Competitive
binding assays utilizing concanavalin A (ConA) have
the potential to be the basis of improved continuous glucose monitoring
devices. However, the efficacy and lifetime of these assays have been
limited, in part, by ConA’s instability due to its thermal
denaturation in the physiological environment (37 °C, pH 7.4,
0.15 M NaCl) and its electrostatic interaction with charged molecules
or surfaces. These undesirable interactions change the constitution
of the assay and the kinetics of its behavior over time, resulting
in an unstable glucose response. In this work, poly(ethylene glycol)
(PEG) chains are covalently attached to lysine groups on the surface
of ConA (i.e., PEGylation) in an attempt to improve its stability
in these environments. Dynamic light scattering measurements indicate
that PEGylation significantly improved ConA’s thermal stability
at 37 °C, remaining stable for at least 30 days. Furthermore,
after PEGylation, ConA’s binding affinity to the fluorescent
competing ligand previously designed for the assay was not significantly
affected and remained at ∼5.4 × 106 M–1 even after incubation at 37 °C for 30 days. Moreover, PEGylated
ConA maintained the ability to track glucose concentrations when implemented
within a competitive binding assay system. Finally, PEGylation showed
a reduction in electrostatic-induced aggregation of ConA with poly(allylamine),
a positively charged polymer, by shielding ConA’s charges.

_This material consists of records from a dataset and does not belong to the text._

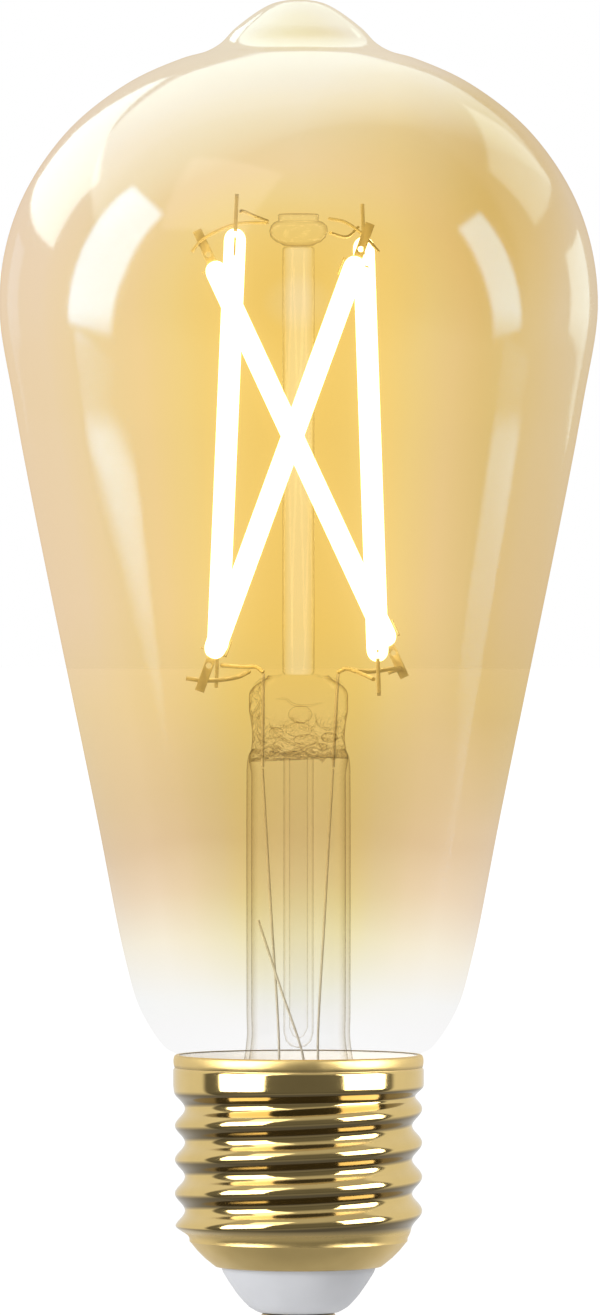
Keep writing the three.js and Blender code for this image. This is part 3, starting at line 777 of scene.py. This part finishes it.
def clip_part(turned_over):
    """A stamped pin with a round hole, and a thin cross-bar whose end is folded back along the stick."""
    half, bar = CLIP_HALF_WIDTH, CROSS_BAR_HALF
    outline = [(-half, -0.3), (half, -0.3), (half, CLIP_LENGTH), (-half, CLIP_LENGTH)]
    flat = plate([outline, circle(0, CLIP_HOLE_HEIGHT, CLIP_HOLE_RADIUS)], CLIP_DEPTH, 0.05)
    upright = Matrix(((1, 0, 0), (0, 0, -1), (0, 1, 0)))
    cross_bar = rounded_box((2 * bar, 0.2, 0.16), (0, 0, -0.42), 0.04)
    prong = rounded_box((0.14, 0.2, 1.9), (bar - 0.07, 0, -1.3), 0.04)
    part = joined(placed(flat, upright), cross_bar, prong)
    return placed(part, Matrix.Diagonal((-1, 1, 1))) if turned_over else part


def build_filaments():
    for name in FILAMENTS:
        foot, head, across, outward, along = filament_axes(name)
        length = (head - foot).length
        basis = Matrix((across, outward, along)).transposed()
        stick = placed(lathe(stick_profile(length), 28), basis, foot)
        new_piece(f"stick_{name}", stick, "phosphor", [f"filament_{name}_phosphor"])
        top = placed(clip_part(name == "left"), basis, head + along * 0.1)
        new_piece(f"clip_{name}_top", top, "nickel_wire", [f"filament_{name}_clip_top"])
        down = Matrix((-across, outward, -along)).transposed()
        bottom = placed(clip_part(name == "back"), down, foot - along * 0.1)
        new_piece(f"clip_{name}_bottom", bottom, "nickel_wire", [f"filament_{name}_clip_bottom"])


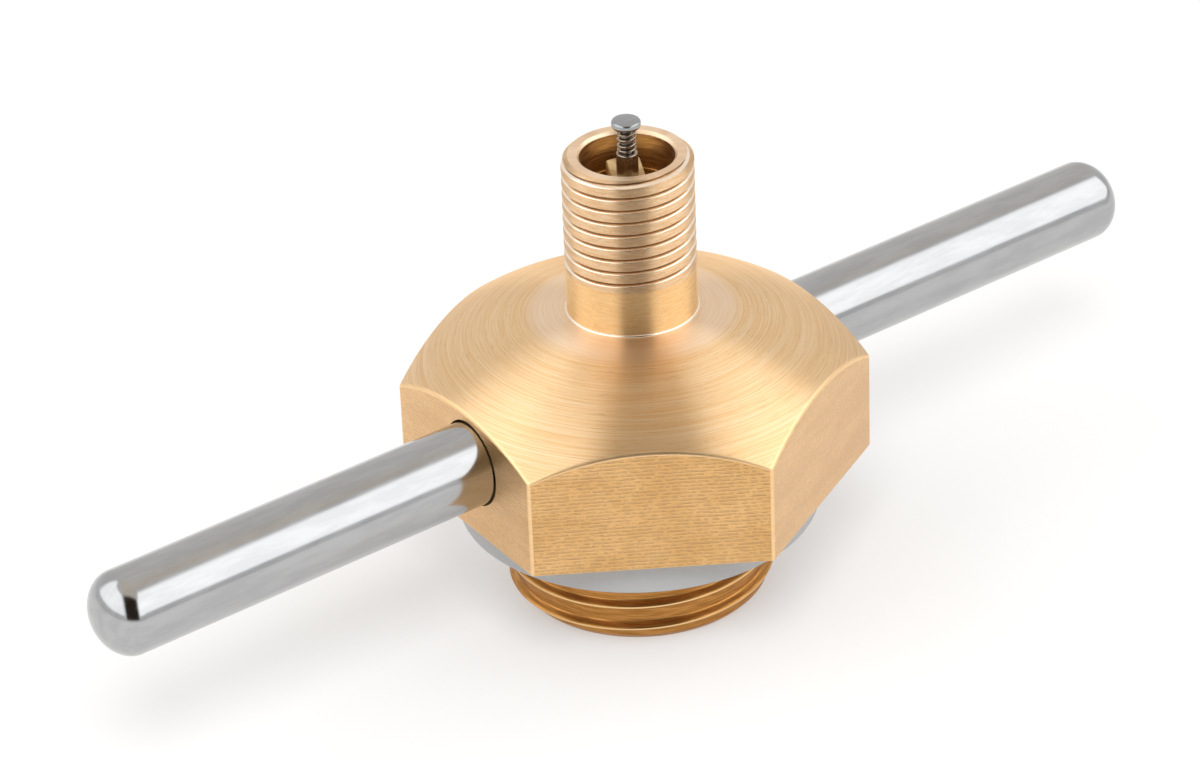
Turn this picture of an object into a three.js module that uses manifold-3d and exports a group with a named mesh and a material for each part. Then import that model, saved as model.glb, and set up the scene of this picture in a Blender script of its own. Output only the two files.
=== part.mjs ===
// Brass filler cap for a pressure tank, with a tyre-type valve in its stem and a steel tee handle.
// Millimetres, +Z up. The origin is the centre of the screwed boss's lower face, on the cap's axis,
// and +X runs along the tee handle.
import * as THREE from "three";
import { mergeVertices } from "three/addons/utils/BufferGeometryUtils.js";
import Module from "manifold-3d";

const wasm = await Module();
wasm.setup();

// ---- Driving dimensions -------------------------------------------------------------------------

const INCH = 25.4;

// Heights along the axis, from the boss's lower face to the stem's mouth.
const HEX_BOTTOM = 7.8; // underside of the hexagon
const SHOULDER_TOP = 18.4; // foot of the stem
const STEM_THREAD_BOTTOM = 21.3;
const STEM_TOP = 28.35;

// Hexagon and shoulder.
const HEX_ACROSS_FLATS = 24;
const HEX_CLOCKING = THREE.MathUtils.degToRad(-4.1); // the flats sit this far round from the handle
const SHOULDER_RADIUS = 15.4; // of the arc turned on the hexagon
const SHOULDER_OFFSET = 3; // of the arc's centre, out from the axis

// Stem, with the standard valve thread 0.305 in - 32.
const STEM_RADIUS = 3.85;
const STEM_PITCH = INCH / 32;
const STEM_CHAMFER = 0.35;

// Boss that screws into the tank, M16 x 1.5, with a relief under the hexagon where the thread ends.
const BOSS_RADIUS = 8;
const BOSS_PITCH = 1.5;
const BOSS_CHAMFER = 0.7;
const RELIEF_RADIUS = 7;
const RELIEF_LENGTH = 2.6;

// Sealing washer.
const WASHER_RADIUS = 10.75;
const WASHER_HOLE_RADIUS = 8.15; // slips over the boss's thread
const WASHER_THICKNESS = 2.45;

// Tee handle: two rods, each screwed into a blind cross hole.
const HANDLE_HEIGHT = 12.45; // of the rods' axis
const HANDLE_HALF_SPAN = 37.5;
const ROD_RADIUS = 2.5;
const ROD_END_LENGTH = 1.9; // of the domed end, along the rod
const ROD_SHOULDER_X = 8; // where the rod steps down to its screwed stub
const ROD_STUB_X = 3.6;
const ROD_STUB_RADIUS = 1.9;
const ROD_HOLE_CLEARANCE = 0.12;
const STUB_HOLE_CLEARANCE = 0.05;
const STUB_HOLE_X = 3.4;

// Bore of the stem and the gas way below it.
const MOUTH_RADIUS = 2.75;
const MOUTH_DEPTH = 2.35;
const CORE_BORE_RADIUS = 2.66;
const SEAT_TOP = 21.6; // conical seat for the core's barrel seal
const SEAT_BOTTOM = 20.4;
const GAS_WAY_RADIUS = 1.8;
const GAS_WAY_CHAMFER = 0.6;

// Valve core, with the standard core thread 0.209 in - 36.
const PLUG_RADIUS = 2.58;
const PLUG_PITCH = INCH / 36;
const PLUG_BOTTOM = 22.6;
const PLUG_TOP = 25.4;
const BRIDGE_TOP = 27; // tongue that the core tool grips
const BRIDGE_WIDTH = 2;
const BRIDGE_RADIUS = 2.2;
const BRIDGE_TURN = THREE.MathUtils.degToRad(60.6); // of the tongue's length from +X
const COLLAR_TOP = 28.4; // spring seat
const COLLAR_RADIUS = 0.62;
const COLLAR_RECESS_RADIUS = 0.76;
const COLLAR_RECESS_DEPTH = 1.1;
const PIN_HOLE_RADIUS = 0.42;
const SWIVEL_NECK_RADIUS = 1.05;
const SWIVEL_HEAD_RADIUS = 1.28;
const SWIVEL_HEAD_BOTTOM = 22.95;
const SWIVEL_HEAD_TOP = 23.6;
const SWIVEL_CLEARANCE = 0.07;

const BARREL_FLANGE_RADIUS = 2.25;
const BARREL_FLANGE_BOTTOM = 21.95;
const BARREL_FLANGE_TOP = 22.3;
const BARREL_RADIUS = 1.45;
const BARREL_HOLE_RADIUS = 0.85;
const BARREL_BOTTOM = 14.6;

const SEAL_BOTTOM = 20.65;
const SEAL_TOP_RADIUS = 2.5;
const SEAL_BOTTOM_RADIUS = 1.94;
const FIT_GAP = 0.03; // between pieces that are pressed together

const PIN_RADIUS = 0.36;
const PIN_TOP = 30.5;
const PIN_HEAD_RADIUS = 0.86;
const PIN_HEAD_HEIGHT = 0.55;
const PIN_TIP_RADIUS = 0.56;
const PIN_TIP_HEIGHT = 0.3;

const SEAT_SEAL_RADIUS = 1.2;
const SEAT_SEAL_HEIGHT = 0.85;
const CUP_RADIUS = 1.42;
const CUP_FLOOR = 0.3;
const CUP_WALL_HEIGHT = 0.5;

const SPRING_COIL_RADIUS = 0.54; // to the middle of the wire
const SPRING_WIRE_RADIUS = 0.08;
const SPRING_TURNS = 4.5;

const SMALL_ROUND = 20; // segments of small round pieces
const ROUND = 32;
const LARGE_ROUND = 48;

// ---- Solids -------------------------------------------------------------------------------------

// A closed three.js geometry as a manifold-3d solid.
function solidOf(geometry) {
  const bare = geometry.clone();
  bare.deleteAttribute("normal");
  bare.deleteAttribute("uv");
  const merged = mergeVertices(bare, 1e-4);
  const mesh = new wasm.Mesh({
    numProp: 3,
    vertProperties: merged.attributes.position.array,
    triVerts: new Uint32Array(merged.index.array),
  });
  return new wasm.Manifold(mesh);
}

// A manifold-3d solid as a three.js geometry.
function geometryOf(solid) {
  const mesh = solid.getMesh();
  const positions = new THREE.BufferAttribute(Float32Array.from(mesh.vertProperties), mesh.numProp);
  const geometry = new THREE.BufferGeometry().setAttribute("position", positions);
  geometry.setIndex(new THREE.BufferAttribute(mesh.triVerts, 1));
  geometry.computeVertexNormals();
  return geometry;
}

// A solid turned about Z. The profile holds [radius, height] pairs going up the outside.
function turned(profile, segments = ROUND) {
  const points = profile.map(([radius, height]) => new THREE.Vector2(radius, height));
  return solidOf(new THREE.LatheGeometry(points, segments).rotateX(Math.PI / 2));
}

// A plain cylinder about Z from one height to another.
function disc(radius, bottom, top, segments = ROUND) {
  return turned([[0, bottom], [radius, bottom], [radius, top], [0, top]], segments);
}

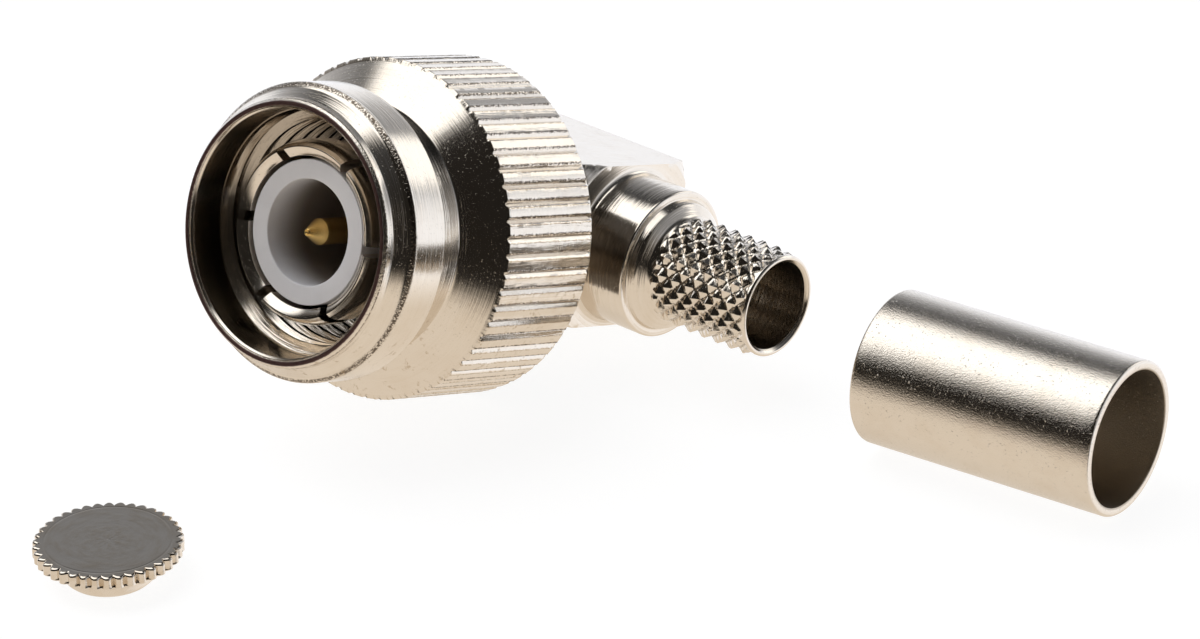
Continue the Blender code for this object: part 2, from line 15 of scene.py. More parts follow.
import bmesh
import bpy
import numpy as np
from mathutils import Matrix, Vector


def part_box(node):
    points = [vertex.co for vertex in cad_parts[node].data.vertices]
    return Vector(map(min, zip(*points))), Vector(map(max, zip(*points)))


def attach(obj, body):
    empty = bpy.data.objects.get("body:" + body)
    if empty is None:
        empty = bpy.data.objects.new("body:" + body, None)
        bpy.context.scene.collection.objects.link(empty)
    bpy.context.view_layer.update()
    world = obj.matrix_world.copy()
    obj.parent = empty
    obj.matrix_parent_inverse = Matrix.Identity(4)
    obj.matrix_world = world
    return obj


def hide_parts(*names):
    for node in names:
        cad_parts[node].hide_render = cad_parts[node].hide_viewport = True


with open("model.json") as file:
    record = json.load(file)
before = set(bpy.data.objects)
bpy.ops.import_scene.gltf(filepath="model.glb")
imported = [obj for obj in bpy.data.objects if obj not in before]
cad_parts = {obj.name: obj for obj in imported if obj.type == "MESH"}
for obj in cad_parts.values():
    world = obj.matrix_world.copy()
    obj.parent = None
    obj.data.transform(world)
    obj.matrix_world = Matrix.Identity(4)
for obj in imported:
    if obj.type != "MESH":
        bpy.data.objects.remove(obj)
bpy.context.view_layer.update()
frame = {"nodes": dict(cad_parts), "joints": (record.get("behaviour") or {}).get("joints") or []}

MM = 0.001
SEED = 7
PLUG_BODY = "plug"
NUT_BODY = "nut"
# Where a solid's end face stops, before triangles close it to one point on the axis
NEAR_AXIS = 0.05
Array = np.ndarray
Corner = tuple[float, float, float]
Colour = tuple[float, float, float]
Direction = tuple[float, float, float]
Window = tuple[float, float, float, float]
log = logging.getLogger("coaxial_plug")


class Slot(Enum):
    """The record's material slots."""

    BRIGHT = "bright_nickel"
    TUMBLED = "tumbled_nickel"
    GOLD = "gold_plate"
    WHITE = "white_insulator"
    SILICONE = "silicone"


@dataclass(frozen=True)
class PlugFrame:
    """The plug's own frame: where its front centre is, and which way its three axes point."""

    origin: Array
    stem: Array
    axis: Array
    up: Array

    @classmethod
    def from_joint(cls, joint: dict) -> "PlugFrame":
        """Work the frame out from the nut's hinge.

        The hinge's point is the plug's front centre and its axis is the plug's. The stem is level, so it
        is the cross product of that axis and the vertical.

        Args:
            joint: The record's entry for the nut's hinge.

        Returns:
            The plug's frame, with its origin in metres.
        """
        axis = np.asarray(joint["axis"], float)
        axis = axis / np.linalg.norm(axis)
        stem = np.cross(axis, (0.0, 0.0, 1.0))
        stem = stem / np.linalg.norm(stem)
        return cls(np.asarray(joint["pos_m"], float), stem, axis, np.cross(stem, axis))

    def about_plug(self, station: Array, radius: Array, angle: Array) -> Array:
        """Place cylindrical coordinates about the plug's axis.

        Point = origin + station * axis + radius * (cos(angle) * stem + sin(angle) * up).

        Args:
            station: Distances behind the plug's front.
            radius: Distances from the axis.
            angle: Angles from the stem's direction towards up.

        Returns:
            Points in metres, with a last axis of three.
        """
        return self.place(radius * np.cos(angle), station, radius * np.sin(angle))

    def about_stem(self, centre: float, station: Array, radius: Array, angle: Array) -> Array:
        """Place cylindrical coordinates about the stem's axis.

        Args:
            centre: The stem's distance behind the plug's front.
            station: Distances from the plug's axis along the stem.
            radius: Distances from the stem's axis.
            angle: Angles from the plug's rear towards up.

        Returns:
            Points in metres, with a last axis of three.
        """
        return self.place(station, centre + radius * np.cos(angle), radius * np.sin(angle))

    def place(self, x: Array, y: Array, z: Array) -> Array:
        """Turn the plug's own coordinates, in millimetres, into points in metres."""
        x, y, z = np.broadcast_arrays(x, y, z)
        offset = x[..., None] * self.stem + y[..., None] * self.axis + z[..., None] * self.up
        return self.origin + offset * MM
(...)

These results indicate that PEGylated ConA can overcome the instability
issues from thermal denaturation and nonspecific electrostatic binding
while maintaining the required sugar-binding characteristics. Therefore,
the PEGylation of ConA can overcome major hurdles for ConA-based glucose
sensing assays to be used for long-term continuous monitoring applications in vivo.